Jacobson’s top women’s fragrances for May included Angel, Allure, Chanel No. 5, Pleasures, Bulgari, Happy, Donna Karan, Tiffany, Oscar de la Renta, Escada and St. John. Angel was the top seller in five Midwest doors, Price said.
Fall launches will include Estee Lauder’s Dazzling, St. John’s White Camellias and Bulgari Black.
For men, May’s good sellers were Angel, now in only a few doors; Tommy; Hugo; Chanel pour Monsieur and Polo. Angel for Men will be launched in all stores this fall, as will Gucci Envy.
J.C. Penney’s customers in Chicago are keen on value, said Kathy Hebert, fragrance buyer for the Dallas-based chain. “Price is no object, but value is key,” she said. For that reason, promotions such as gwp do well at the stores, and therefore the stores never stage purchase-with-purchase promotions.
Hebert termed Mother’s Day “favorable,” although she didn’t have exact figures. White Diamonds, Chanel, Wings and Georgio Red were the top sellers; a Patti LaBelle fragrance sold in the color and treatment area also did well.
Michael Jordan is far and away the top seller among men’s fragrances, especially in the Chicago area, Hebert said.
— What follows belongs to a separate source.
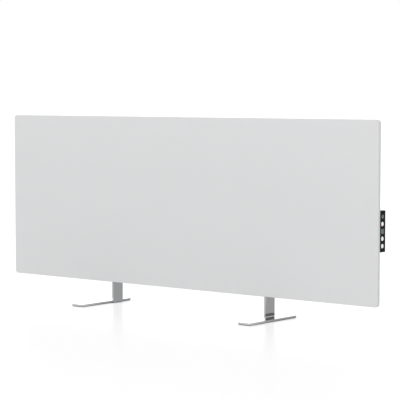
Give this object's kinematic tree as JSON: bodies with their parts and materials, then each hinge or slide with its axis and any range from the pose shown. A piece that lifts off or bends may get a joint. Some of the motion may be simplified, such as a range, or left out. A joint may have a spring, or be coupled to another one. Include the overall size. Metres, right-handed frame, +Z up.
{
  "type": "infrared panel heater",
  "caption": "Slim free-standing infrared heater: a flat pale glass front over a heating film, a pressed rear cover, folded steel feet and a control strip of sprung keys.",
  "frame": {"origin": "on the floor, under the middle of the feet", "axes": "+X to the right of someone facing the glass, along the panel; +Y from the glass towards the back; +Z up"},
  "size_m": [1, 0.159, 0.415],
  "materials": {
    "white_glass": "satin, painted white on its back",
    "pale_silicone": "matte",
    "painted_steel": "fine powder coat",
    "polished_steel": "polished along its length",
    "gloss_black": "gloss",
    "black_plastic": "fine moulded grain",
    "white_plastic": "satin",
    "display_tint": "clear front, green-grey behind",
    "smoke_tint": "smoked, clear front",
    "black_rubber": "matte",
    "carbon_film": "satin",
    "copper": "bright copper",
    "foil": "rolled",
    "mineral_wool": "pressed fibre",
    "brown_pvc": "smooth",
    "blue_pvc": "smooth",
    "green_pvc": "smooth",
    "circuit_green": "solder mask",
    "zinc_steel": "zinc plated",
    "brass": "turned",
    "blue_plastic": "moulded"
  },
  "bodies": {
    "heater": {"front_glass": "white_glass", "edge_seal": "pale_silicone", "heating_film": "carbon_film", "upper_bus_bar": "copper", "lower_bus_bar": "copper", "reflector_foil": "foil", "insulation_board": "mineral_wool", "rear_frame": "painted_steel", "rear_cover": "painted_steel", "left_hanger_bracket": "zinc_steel", "left_hanger_rivet_a": "zinc_steel", "left_hanger_rivet_b": "zinc_steel", "right_hanger_bracket": "zinc_steel", "right_hanger_rivet_a": "zinc_steel", "right_hanger_rivet_b": "zinc_steel", "left_foot": "polished_steel", "left_foot_pad_front": "black_rubber", "left_foot_pad_rear": "black_rubber", "right_foot": "polished_steel", "right_foot_pad_front": "black_rubber", "right_foot_pad_rear": "black_rubber", "left_foot_screw_lower": "zinc_steel", "left_foot_screw_upper": "zinc_steel", "right_foot_screw_lower": "zinc_steel", "right_foot_screw_upper": "zinc_steel", "control_housing": "black_plastic", "control_lid": "black_plastic", "lid_screw_lower_left": "zinc_steel", "lid_screw_lower_right": "zinc_steel", "lid_screw_upper_left": "zinc_steel", "lid_screw_upper_right": "zinc_steel", "control_fascia": "gloss_black", "display_window": "display_tint", "status_window": "smoke_tint", "upper_key_switch": "black_plastic", "middle_key_switch": "black_plastic", "lower_key_switch": "black_plastic", "key_board": "circuit_green", "display_module": "display_tint", "status_led": "smoke_tint", "power_board": "circuit_green", "relay": "blue_plastic", "tip_over_switch": "black_plastic", "power_supply": "black_plastic", "terminal_block": "white_plastic", "neutral_lead": "blue_pvc", "live_lead_lower": "brown_pvc", "live_lead_upper": "brown_pvc", "earth_lead": "green_pvc", "earth_stud": "brass", "thermal_cutout": "zinc_steel", "lead_grommet": "black_rubber", "cord_gland": "black_plastic"},
    "upper_button_body": {"upper_button": "white_plastic", "upper_switch_plunger": "black_plastic"},
    "middle_button_body": {"middle_button": "white_plastic", "middle_switch_plunger": "black_plastic"},
    "lower_button_body": {"lower_button": "white_plastic", "lower_switch_plunger": "black_plastic"}
  },
  "joints": [
    {"name": "upper_button_press", "type": "slide", "parent": "heater", "child": "upper_button_body", "axis": [-1, 0, 0], "range_m": [0, 0.0008], "stiffness_N_per_m": 1500, "springref_m": -0.0003},
    {"name": "middle_button_press", "type": "slide", "parent": "heater", "child": "middle_button_body", "axis": [-1, 0, 0], "range_m": [0, 0.0008], "stiffness_N_per_m": 1500, "springref_m": -0.0003},
    {"name": "lower_button_press", "type": "slide", "parent": "heater", "child": "lower_button_body", "axis": [-1, 0, 0], "range_m": [0, 0.0008], "stiffness_N_per_m": 1500, "springref_m": -0.0003}
  ]
}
For Father’s Day, Penney’s plans the usual promotions, she said.
Penney’s is looking to launch several new brands through existing vendors in August, though Hebert wouldn’t give details. “Our customers like newness, so we’re looking for those types of things,” she said.
Barneys, for its part, sidesteps traditional launches and promotions and focuses instead on exclusivity and sampling, said Heidi Manheimer, division merchandise manager for cosmetics. “We treat fragrance as a basic business,” she said, explaining that the chain is constantly on the lookout for exclusive products. For instance, when the Henri Bendel store in Chicago closes, Barneys will pick up L’Artisan, now a Bendel’s exclusive.
Because Barneys shoppers are heavy samplers, the store also spends considerable time training sales associates, Manheimer said. “Our customers are looking for quality and they find it through sampling,” she said.